AUSWIRKUNG AUF DAS DESIGN
Besonders spannend wird es, wenn Nachhaltigkeitsbestrebungen das Design beeinflussen, wie bei der Leuchte »Gravity« von Gubi. Ihr skulpturaler Fuß wird standardmäßig aus einzelnen Marmorblöcken geschnitten. Für die »Upcycled-Marble Edition« werden die Marmorreste in verschiedenen Farben und Maserungen mit großem handwerklichem Geschick zu einem dekorativen Sockel mit einzigartigem Streifenmuster verarbeitet. Ganz neue Möglichkeiten, was Formen, Strukturen und Material angeht, bietet der 3D-Drucker. Er gilt als abfallärmer als andere Produktionsmethoden. Außerdem gestaltet er ein bisschen mit, zumindest ist das bei der Pendelleuchten-Serie »Tierra« von Faro Barcelona der Fall. Weil die Druckmasse, hier ein Gemisch aus Pinien-Zellulose und Biokunststoff, unterschiedlich dick aus der Düse tritt, gibt es auf der gerillten, organisch geformten Oberfläche transparentere und weniger durchscheinende Stellen, was jede Leuchte besonders und individuell macht. Die »Plastic Chairs« von Charles und Ray Eames sind Klassiker der 1950er-Jahre. Jetzt bietet Vitra die Ikonen auch mit Sitzschalen aus einem Kunststoff an, der hauptsächlich aus Verpackungsmaterialien aus dem Hausmüll-Sammelsystem »Gelber Sack« gewonnen wird. Darum schimmern bei einigen Farbtönen winzige Pigmente durch, die den Unterschied zur herkömmlichen Ausgabe dezent sichtbar machen und auf reizvolle Weise zeigen, dass es sich um ein umweltfreundliches Produkt handelt. Weil das klassische Weiß damit jedoch nicht umsetzbar ist, gibt es kurzerhand ein neues, gedeckteres und dazu noch zwei weitere schöne Farbtöne in Gelb und Grün. Übrigens befindet sich auf dem Vitra Campus in Weil am Rhein der Circle Store, in dem unter anderem gebrauchte Vitra-Möbel zum Kauf angeboten werden.

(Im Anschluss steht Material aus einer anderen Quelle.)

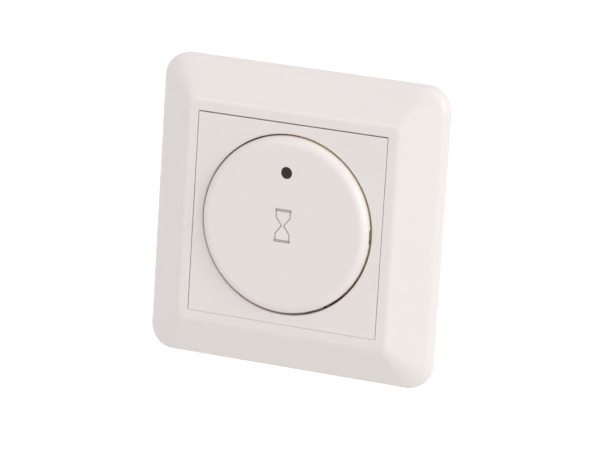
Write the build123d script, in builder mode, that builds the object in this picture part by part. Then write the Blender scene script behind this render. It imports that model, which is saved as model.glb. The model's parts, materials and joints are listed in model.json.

Das Gebot der Stunde lautet also: Wer sich für ein neues Möbelstück entscheidet, sollte auch auf Langlebigkeit, Reparierbarkeit, ressourcenschonende Materialien sowie auf Rückgabe- und Recyclingmöglichkeiten achten oder gleich nach einem Second-Life-Stück Ausschau halten.